The Speedlight Mastery course has several things I was looking for in an instructional video series.
- Damien shoots most of the shots as what I would consider to be an environmental portrait. It's very common for portrait photographers to attach a fast lens to the camera, open the aperture wide, and blur anything behind the model to a soft bokeh. That works for a lot of shots and it is certainly a good way to focus attention on the model by eliminating a distracting background. Frankly though, I think this technique tends to be a little overdone these days. I find it much more interesting when a model's surroundings can be integrated in a complementary way. Blurring a background through shallow DoF is somewhat of an easy way out - not to say that there isn't considerable skill involved in nailing the focus and getting an appealing bokeh in the background. It is more of a challenge, in my opinion, to work a background and a model's surroundings into the shot in a way that supports and complements the subject.
- Obviously, the course is all about shooting with speedlights. I like to travel light and have no desire to drag studio strobes and battery packs around town.
- A compact kit is used for almost all of the shots in this video tutorial. Most are done with 1 or 2 speedlights. Damien carries around a shoulder bag and 2 light stands throughout the video series. It is a kit that travels easily and sets up quickly. For each shot, you see him setting up the shot from scratch and he still gets the shot done in about 10 minutes or less typically.
- Most of the shots are done with bare speedlights. Hard light, baby! This was the biggest selling point for me. It's a lot easier to get good looking light with a 60" umbrella or a large softbox. I love using modifiers like those but not dragging them around town. I've had the wind take my umbrella stands over enough times that I'm amazed my flashes still work. For run and gun shots on the streets, especially when shooting solo, big modifiers suck.
The tutorial is comprised of over 30 individual videos, one for each shot. There is over 2 and a half hours of material. The videos were shot in HD with several Canon 5DmkII cameras and the quality is excellent. Each video is relatively short, making it easy to watch them as you have time. In each video Damien walks you through the shot concept, sets up the lights, and positions the models. You see everything from the time he arrives at the location until he gets the shot he wants. Damien is a very energetic and enthusiastic photographer and I found it a joy to watch him work his shots and interact with the model.

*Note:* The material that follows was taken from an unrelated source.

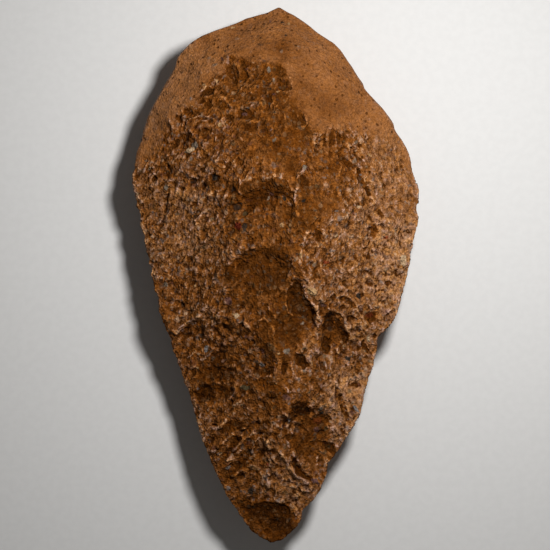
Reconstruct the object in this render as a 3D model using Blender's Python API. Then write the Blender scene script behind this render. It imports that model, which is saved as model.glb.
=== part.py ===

The videos are shot such that the viewer will feel as if he or she is accompanying Damien on a photoshoot. This is not a formal workshop by any means. There is no structured lesson plan. It is more like a "thinking out loud" sort of thing. Damien explains what he is after and how he intends to get it. You get to hear how he problem solves as things come up. There is not a lot of technical detail in the videos. You're not going to hear any in depth discussions of lighting ratios, light modifiers, or anything about the inverse square law. This video set is simply Damien getting effective location shots with speedlights as quickly and efficiently as possible, explaining what's he's doing along the way.

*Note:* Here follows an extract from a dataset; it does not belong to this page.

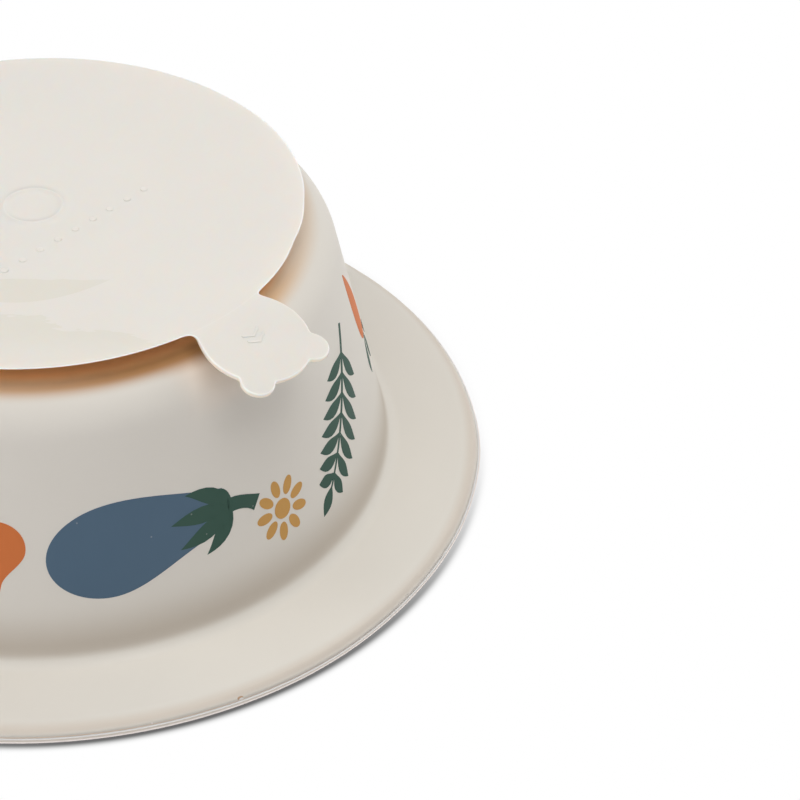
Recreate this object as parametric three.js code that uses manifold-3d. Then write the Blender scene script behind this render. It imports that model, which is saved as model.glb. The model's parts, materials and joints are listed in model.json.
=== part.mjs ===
// A baby's silicone suction bowl, lying upside down on its wide flat rim.
// Lengths are millimetres, angles are radians, +Z is up.
// The origin is the centre of the rim's resting face. The suction disc is on top.

import * as THREE from 'three';
import { mergeVertices } from 'three/addons/utils/BufferGeometryUtils.js';
import Module from 'manifold-3d';

const wasm = await Module();
wasm.setup();

const degrees = Math.PI / 180;

// Rim: a flat ring with a rounded upper edge and a thin lip under the mould's parting line
const rimRadius = 80;
const rimWidth = 16.7;
const rimThickness = 2.4;
const rimEdgeRound = 1.4;
const rimLipHeight = 1;
const rimLipProud = 0.3;
const rimLipRound = 0.25;

// Wall and floor of the bowl
const baseHeight = 51;
const wallDraft = 12.8 * degrees;
const wallThickness = 2.6;
const floorThickness = 3;
const footFillet = 2.75;
const shoulderRound = 9.4;
const mouthRound = 2.5;

// Suction neck between the base and the disc
const neckRadius = 20;
const neckHeight = 2.2;
const neckFlare = 1;

// Suction disc: a thin dished membrane with a flat sealing land round its edge,
// reaching past the flat of the base by its overhang
const discOverhang = 3.35;
const discThickness = 1;
const discDish = 0.5;
const discEdgeRound = 0.3;
const sealLandWidth = 3.5;
const neckSeatMargin = 1.5;

// Pull tab: a round plate with two smaller round lobes at its far end, bent towards the bowl.
// Its hinge line is a chord of the disc, and the reaches are measured from that line.
const tabAzimuth = -41.4 * degrees;
const tabDroop = 16.2 * degrees;
const tabThickness = 1;
const tabEdgeRound = 0.25;
const tabHingeInset = 0.3;
const tabRootHalfWidth = 8;
const tabPlateRadius = 9.85;
const tabPlateReach = 6.8;
const tabLobeRadius = 3;
const tabLobeReach = 13.9;
const tabLobeSpread = 6.65;
const tabLobeFillet = 0.8;

// Clearance between pieces that turn on each other, and how far a cutting block overruns
const runningGap = 0.3;
const cutOverrun = 5;

// Facets round a full turn, and steps in a small rounding, a large one and the dish
const turnFacets = 72;
const smallArcSteps = 4;
const largeArcSteps = 8;
const dishSteps = 6;
const hingeFacets = 16;
const edgeRoundSteps = 2;

const silicone = { color: 0xd8cfc1, roughness: 0.55, metalness: 0 };
const polishedSilicone = { color: 0xe6dfd3, roughness: 0.25, metalness: 0 };

// Points along an arc, both ends included
function arcPoints(centreX, centreY, radius, startAngle, endAngle, steps) {
  const points = [];
  for (let step = 0; step <= steps; step += 1) {
    const angle = startAngle + (endAngle - startAngle) * step / steps;
    const x = centreX + radius * Math.cos(angle);
    const y = centreY + radius * Math.sin(angle);
    points.push(new THREE.Vector2(x, y));
  }
  return points;
}

// A closed profile of (radius, height) points, listed from the top of the axis outwards and down,
// turned about the Z axis
function turned(profile) {
  const geometry = new THREE.LatheGeometry(profile.slice().reverse(), turnFacets);
  geometry.rotateX(Math.PI / 2);
  return geometry;
}

// A closed geometry as a solid that can be cut and joined
function toSolid(geometry) {
  const bare = geometry.clone();
  bare.deleteAttribute('normal');
  bare.deleteAttribute('uv');
  const merged = mergeVertices(bare);
  const index = merged.index.array;
  const triangles = [];
  for (let corner = 0; corner < index.length; corner += 3) {
    const [a, b, c] = index.slice(corner, corner + 3);
    if (a !== b && b !== c && c !== a) {
      triangles.push(a, b, c);
    }
  }
  return new wasm.Manifold(new wasm.Mesh({
    numProp: 3,
    vertProperties: merged.getAttribute('position').array,
    triVerts: new Uint32Array(triangles),
  }));
}

function toGeometry(solid) {
  const mesh = solid.getMesh();
  const geometry = new THREE.BufferGeometry();
  geometry.setAttribute('position', new THREE.BufferAttribute(mesh.vertProperties, 3));
  geometry.setIndex(new THREE.BufferAttribute(mesh.triVerts, 1));
  geometry.computeVertexNormals();
  return geometry;
}

function namedMesh(name, geometry, finish) {
  const mesh = new THREE.Mesh(geometry, new THREE.MeshStandardMaterial(finish));
  mesh.name = name;
  return mesh;
}

// The wall leans inwards as it rises, so its outer radius falls with height
function wallOuterRadius(height) {
  return rimRadius - rimWidth - (height - rimThickness) * Math.tan(wallDraft);
}

// How far inside the wall's outer line its inner line lies, measured level
const wallLevelThickness = wallThickness / Math.cos(wallDraft);

// The shoulder's arc touches the wall and the base, whose flat ends above the arc's centre
const shoulderHeight = baseHeight - shoulderRound;
const shoulderFootHeight = shoulderHeight + shoulderRound * Math.sin(wallDraft);
const baseFlatRadius = wallOuterRadius(shoulderFootHeight) - shoulderRound * Math.cos(wallDraft);

// The bowl: base and wall outside, flange, resting face, then wall and floor inside
function bowlProfile() {
  const shoulder = arcPoints(
    baseFlatRadius, shoulderHeight, shoulderRound, Math.PI / 2, wallDraft, largeArcSteps);

  const filletHeight = rimThickness + footFillet;
  const filletTopHeight = filletHeight - footFillet * Math.sin(wallDraft);
  const filletCentre = wallOuterRadius(filletTopHeight) + footFillet * Math.cos(wallDraft);
  const fillet = arcPoints(
    filletCentre, filletHeight, footFillet, Math.PI + wallDraft, 1.5 * Math.PI, smallArcSteps);

  // The edge's rounding ends at the lip, however thin the rim is
  const edgeRound = Math.min(rimEdgeRound, rimThickness - rimLipHeight);
  const edgeCentre = rimRadius - rimLipProud - edgeRound;
  const edge = arcPoints(
    edgeCentre, rimThickness - edgeRound, edgeRound, Math.PI / 2, 0, smallArcSteps);
  const lip = [
    new THREE.Vector2(rimRadius - rimLipProud, rimLipHeight),
    new THREE.Vector2(rimRadius, rimLipHeight),
    ...arcPoints(rimRadius - rimLipRound, rimLipRound, rimLipRound, 0, -Math.PI / 2, edgeRoundSteps),
  ];

  const mouthTopHeight = mouthRound + mouthRound * Math.sin(wallDraft);
  const mouthTopRadius = wallOuterRadius(mouthTopHeight) - wallLevelThickness;
  const mouthCentre = mouthTopRadius + mouthRound * Math.cos(wallDraft);
  const mouth = arcPoints(
    mouthCentre, mouthRound, mouthRound, 1.5 * Math.PI, Math.PI - wallDraft, smallArcSteps);

  const innerRound = shoulderRound - wallThickness;
  const ceiling = baseHeight - floorThickness;
  const innerHeight = ceiling - innerRound;
  const innerFootHeight = innerHeight + innerRound * Math.sin(wallDraft);
  const innerFootRadius = wallOuterRadius(innerFootHeight) - wallLevelThickness;
  const innerCentre = innerFootRadius - innerRound * Math.cos(wallDraft);
  const inner = arcPoints(
    innerCentre, innerHeight, innerRound, wallDraft, Math.PI / 2, largeArcSteps);

  return [
    new THREE.Vector2(0, baseHeight),
    ...shoulder,
    ...fillet,
    ...edge,
    ...lip,
    ...mouth,
    ...inner,
    new THREE.Vector2(0, ceiling),
  ];
}

// The neck: flat faces at both ends, and a waist with a rounded flare above and below
function neckProfile() {
  const top = baseHeight + neckHeight;
  const flareCentre = neckRadius + neckFlare;
  return [
    new THREE.Vector2(0, top),
    ...arcPoints(flareCentre, top - neckFlare, neckFlare, Math.PI / 2, Math.PI, smallArcSteps),
    ...arcPoints(flareCentre, baseHeight + neckFlare, neckFlare, Math.PI, 1.5 * Math.PI, smallArcSteps),
    new THREE.Vector2(0, baseHeight),
  ];
}

const discTop = baseHeight + neckHeight + discThickness + discDish;
const discRadius = baseFlatRadius + discOverhang;
const tabHingeRadius = discRadius - tabHingeInset;
const landRadius = discRadius - sealLandWidth;

// Height of the disc's outer face: a shallow dish inside a flat land
function discFaceHeight(radius) {
  const share = Math.min(radius / landRadius, 1);
  return discTop - discDish * (1 - share * share);
}

function discProfile() {
  const face = [];
  for (let step = 0; step <= dishSteps; step += 1) {
    const radius = landRadius * step / dishSteps;
    face.push(new THREE.Vector2(radius, discFaceHeight(radius)));
  }

  const edgeCentre = discRadius - discEdgeRound;
  const upperEdge = arcPoints(
    edgeCentre, discTop - discEdgeRound, discEdgeRound, Math.PI / 2, 0, edgeRoundSteps);
  const lowerEdge = arcPoints(
    edgeCentre, discTop - discThickness + discEdgeRound, discEdgeRound, 0, -Math.PI / 2, edgeRoundSteps);

  const seatRadius = neckRadius + neckFlare + neckSeatMargin;
  const back = [];
  for (let step = dishSteps; step >= 0; step -= 1) {
    const radius = seatRadius + (landRadius - seatRadius) * step / dishSteps;
    back.push(new THREE.Vector2(radius, discFaceHeight(radius) - discThickness));
  }

  const seatHeight = baseHeight + neckHeight;
  return [
    ...face,
    ...upperEdge,
    ...lowerEdge,
    ...back,
    new THREE.Vector2(seatRadius - neckSeatMargin, seatHeight),
    new THREE.Vector2(0, seatHeight),
  ];
}

// The disc has a shallow straight-backed notch in its edge, where the tab's root turns
function discGeometry() {
  const notchBack = tabHingeRadius - tabThickness / 2 - runningGap;
  const notchDepth = discRadius - notchBack + cutOverrun;
  const notchWidth = 2 * (tabRootHalfWidth + runningGap);
  const block = new THREE.BoxGeometry(notchDepth, notchWidth, discThickness + 2 * cutOverrun);
  block.translate(notchBack + notchDepth / 2, 0, discTop - discThickness / 2);
  block.rotateZ(tabAzimuth);
  return toGeometry(toSolid(turned(discProfile())).subtract(toSolid(block)));
}

// Centre of a small circle that touches the outside of two larger ones, on the given side
function filletCentreBetween(first, firstRadius, second, secondRadius, radius, side) {
  const between = new THREE.Vector2().subVectors(second, first);
  const distance = between.length();
  const reach = firstRadius + radius;
  const other = secondRadius + radius;
  const along = (distance * distance + reach * reach - other * other) / (2 * distance);
  const across = side * Math.sqrt(reach * reach - along * along);
  const unit = between.normalize();
  return new THREE.Vector2(
    first.x + unit.x * along - unit.y * across,
    first.y + unit.y * along + unit.x * across);
}

// Points round a centre from one point's direction to another's, clockwise or anticlockwise
function arcTowards(centre, radius, from, to, clockwise, steps) {
  const start = Math.atan2(from.y - centre.y, from.x - centre.x);
  let end = Math.atan2(to.y - centre.y, to.x - centre.x);
  if (clockwise && end > start) {
    end -= 2 * Math.PI;
  }
  if (!clockwise && end < start) {
    end += 2 * Math.PI;
  }
  return arcPoints(centre.x, centre.y, radius, start, end, steps);
}

// Half of the tab's outline, on the +Y side, from its root clockwise to the middle of its far end
function tabHalfOutline() {
  const plate = new THREE.Vector2(tabPlateReach, 0);
  const lobe = new THREE.Vector2(tabLobeReach, tabLobeSpread);
  const root = new THREE.Vector2(0, tabRootHalfWidth);
  const farEnd = new THREE.Vector2(tabPlateReach + tabPlateRadius, 0);

  // The root's flank runs straight until it touches the plate's circle
  const rootTurn = Math.acos(tabPlateRadius / plate.distanceTo(root));
  const flankEnd = root.clone().rotateAround(plate, -rootTurn);

  const outerHollow = filletCentreBetween(
    plate, tabPlateRadius, lobe, tabLobeRadius, tabLobeFillet, 1);
  const innerHollow = filletCentreBetween(
    plate, tabPlateRadius, lobe, tabLobeRadius, tabLobeFillet, -1);

  // Each arc starts where the one before it ends, so that point is left out
  const side = arcTowards(plate, tabPlateRadius, flankEnd, outerHollow, true, largeArcSteps);
  const arcs = [
    arcTowards(outerHollow, tabLobeFillet, plate, lobe, false, smallArcSteps),
    arcTowards(lobe, tabLobeRadius, outerHollow, innerHollow, true, largeArcSteps),
    arcTowards(innerHollow, tabLobeFillet, lobe, plate, false, smallArcSteps),
    arcTowards(plate, tabPlateRadius, innerHollow, farEnd, true, smallArcSteps),
  ];
  return [root, ...side, ...arcs.flatMap((arc) => arc.slice(1))];
}

// The tab lies in its own plane here: X points away from the hinge, Y along it
function tabGeometry() {
  const half = tabHalfOutline();
  const mirrored = half.slice(0, -1).reverse().map((point) => new THREE.Vector2(point.x, -point.y));
  const plate = new THREE.ExtrudeGeometry(new THREE.Shape([...half, ...mirrored]), {
    depth: tabThickness - 2 * tabEdgeRound,
    bevelThickness: tabEdgeRound,
    bevelSize: tabEdgeRound,
    bevelOffset: -tabEdgeRound,
    bevelSegments: edgeRoundSteps,
  });
  plate.translate(0, 0, tabEdgeRound - tabThickness / 2);

  // The root is rounded about the hinge line, so it turns without touching the disc
  const rootRound = new THREE.CylinderGeometry(
    tabThickness / 2, tabThickness / 2, 2 * tabRootHalfWidth - 2 * tabEdgeRound, hingeFacets);
  return toGeometry(toSolid(plate).add(toSolid(rootRound)));
}

const suctionBowl = new THREE.Group();
suctionBowl.add(namedMesh('bowl', turned(bowlProfile()), silicone));
suctionBowl.add(namedMesh('suction_neck', turned(neckProfile()), silicone));
suctionBowl.add(namedMesh('suction_disc', discGeometry(), polishedSilicone));

const tabHinge = new THREE.Group();
tabHinge.position.set(
  tabHingeRadius * Math.cos(tabAzimuth),
  tabHingeRadius * Math.sin(tabAzimuth),
  discTop - tabThickness / 2);
tabHinge.rotation.set(0, tabDroop, tabAzimuth, 'ZYX');
tabHinge.add(namedMesh('pull_tab', tabGeometry(), polishedSilicone));
suctionBowl.add(tabHinge);

export default suctionBowl;
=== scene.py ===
"""The looks of a baby's silicone suction bowl that lies upside down on its wide rim.

Lengths are metres and +Z is up. The printed pictures stand on their heads, as the bowl does."""

import json
import math

import bmesh
import bpy
from bpy.props import FloatProperty, FloatVectorProperty, IntProperty, PointerProperty
from mathutils import Matrix, Vector


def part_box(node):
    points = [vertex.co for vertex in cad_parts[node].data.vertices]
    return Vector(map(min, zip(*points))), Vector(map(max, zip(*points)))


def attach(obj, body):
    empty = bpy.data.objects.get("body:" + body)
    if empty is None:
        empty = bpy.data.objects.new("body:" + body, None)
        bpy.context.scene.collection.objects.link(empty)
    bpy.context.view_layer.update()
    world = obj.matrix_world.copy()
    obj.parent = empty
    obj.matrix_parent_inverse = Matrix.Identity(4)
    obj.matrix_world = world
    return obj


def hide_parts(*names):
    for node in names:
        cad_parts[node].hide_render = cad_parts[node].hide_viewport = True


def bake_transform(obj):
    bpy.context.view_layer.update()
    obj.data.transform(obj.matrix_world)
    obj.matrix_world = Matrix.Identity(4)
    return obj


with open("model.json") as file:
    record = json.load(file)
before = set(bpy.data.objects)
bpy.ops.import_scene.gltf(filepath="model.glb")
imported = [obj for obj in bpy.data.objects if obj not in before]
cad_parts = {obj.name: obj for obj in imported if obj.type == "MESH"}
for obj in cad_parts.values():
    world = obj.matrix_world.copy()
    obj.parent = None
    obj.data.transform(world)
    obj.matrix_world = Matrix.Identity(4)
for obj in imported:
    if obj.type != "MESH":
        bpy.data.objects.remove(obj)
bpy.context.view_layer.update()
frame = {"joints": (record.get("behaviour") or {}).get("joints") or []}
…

One interesting aspect of this video series is that Damien shoots with Canon and Nikon cameras. There is no brand loyalty here and no one in either product camp has any cause to complain! He also mixes things up a good bit by using both Canon or Nikon proprietary wireless systems as well as Pocket Wizards. A few shots make use of an umbrella or small softbox. There is one video that demonstrates the combining of speedlights with battery pack powered studio strobes. The vast majority of the videos involve the use of 1 or 2 bare speedlights.

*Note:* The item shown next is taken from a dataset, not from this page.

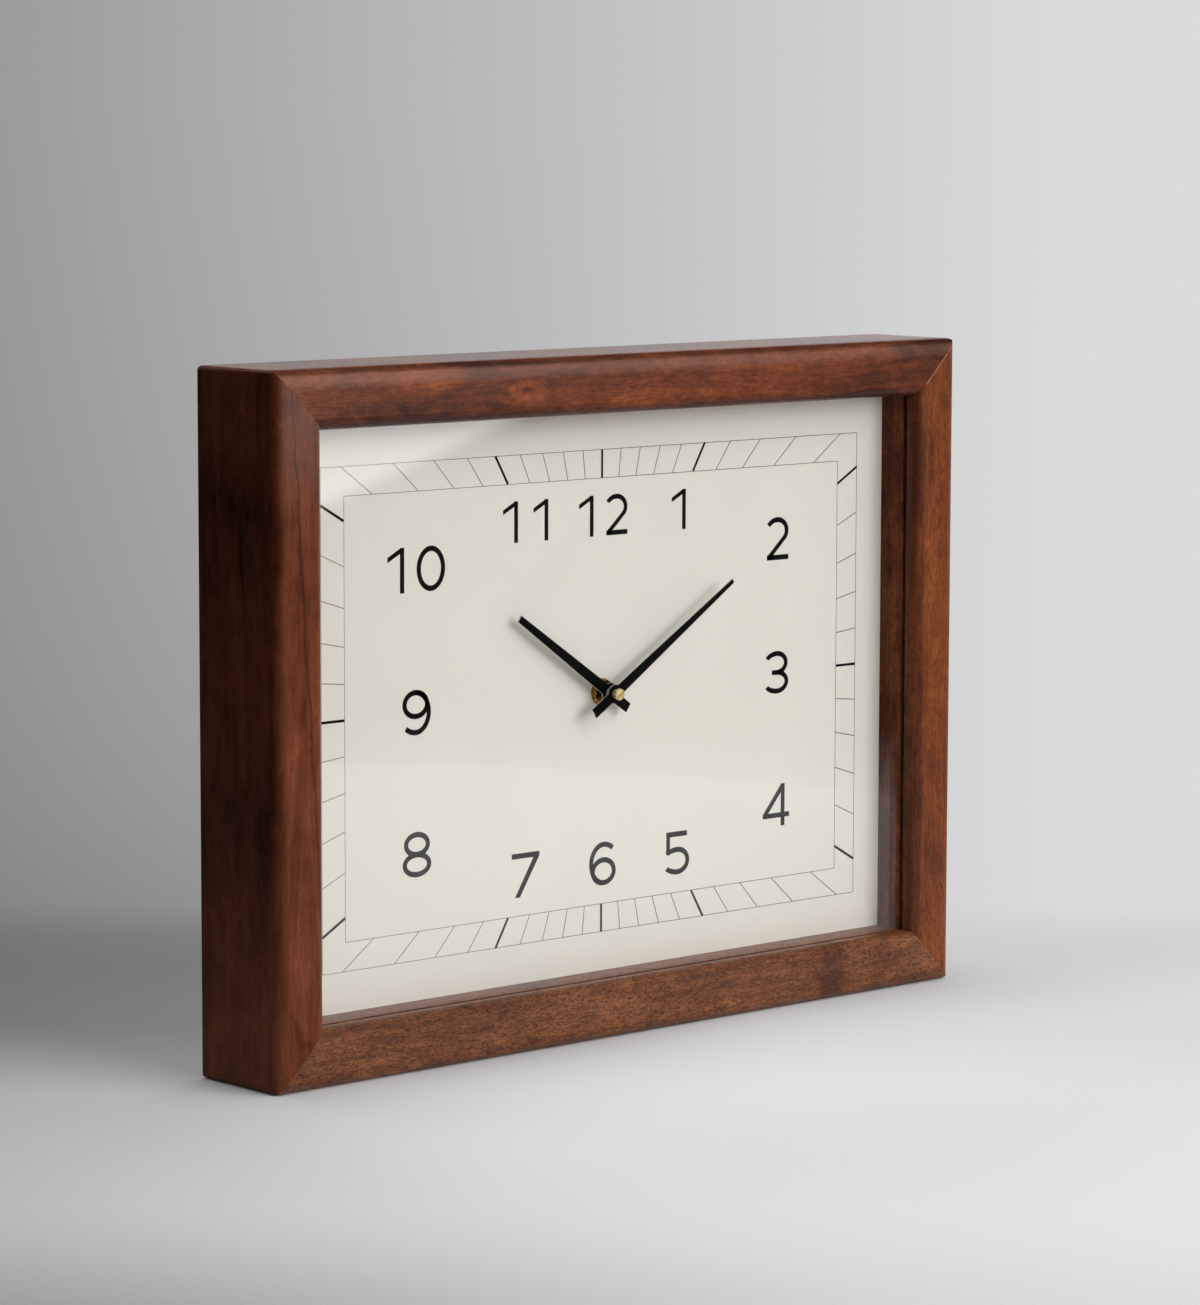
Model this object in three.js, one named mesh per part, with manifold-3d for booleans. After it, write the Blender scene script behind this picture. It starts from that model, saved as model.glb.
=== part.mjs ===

I learned how to light through Dave Hobby's great Strobist blog and videos. I'm a full manual lighting guy and I have to say that I was a little disappointed that the Speedlight Mastery videos are virtually all done with the flashes in TTL mode. I do wish that Damien would have dedicated at least a few of the videos to manual flash control. This video is about how he works though and I can appreciate that he's a TTL guy. TTL can be a good thing and it's probably faster to dial things in for a lot of scenarios. I was a bit jealous watching Damien dial down his flash power from the camera since I have to trot over to my flashes to make any changes. TTL is an expensive game though and for me it's just not worth the price of admission right now. He also uses high speed sync a good amount. That's almost cheating, but certainly more convenient than ganging two or more speedlights together to compete with sunlight. Regardless of the expensive TTL speedlights and wireless triggers, this video set is still perfectly relevant to us Strobists - just be prepared for different terminology and you can roll your eyes as flash exposures are entrusted to the camera's meter (sorry, Damien, couldn't resist)!
The best part of the videos for me was seeing how Damien builds the shot. He is very skilled in pre-visualizing the final result and making it come together. He is masterful at integrating the model into the background, making use of elements such as reflections, textures, and patterns to complement the model. I also enjoyed how he turns seemingly mundane locations into gorgeous settings for his models. Damien puts the old "I just don't have anywhere interesting to shoot" excuse to bed. Great shots can be made just about anywhere with a little creativity.
I came away from watching these videos amazed at how good bare flashes can look. Yes, there are deep shadows with sharp lines. Damien shows how you can still create flattering shots with as simple of a configuration as a single flash on the camera's hot shoe. With a couple of flashes, a shot can really come to life. Damien usually zooms his flashes as tight as they will go and sculpts the light perfectly. It's OK to leave the umbrellas at home; these videos are proof.
Each video ends with a few looks at the final shot. Several of the images obviously have a decent amount of post production work and I was a bit disappointed that Damien didn't devote any time to giving a quick software workflow sample of at least one shot. Hard light can present some challenges and I would have liked to have seen how he handles skin retouching, color, and contrast enhancement in post production.
The cost of the Speedlight Mastery video set is £80.00, about $125. That's not chump change but it's not terribly expensive for close to 3 hours of training. Is it worth it? It depends on your style of portraiture and your level of experience. This is probably not the best course for a beginner. You should be comfortable with your gear, have a solid understanding of exposure, and perhaps have a little experience working with off camera lighting. If you like dramatic images, environmental portraits, and working with speedlights then this is a fantastic resource for examples, tips, and inspiration.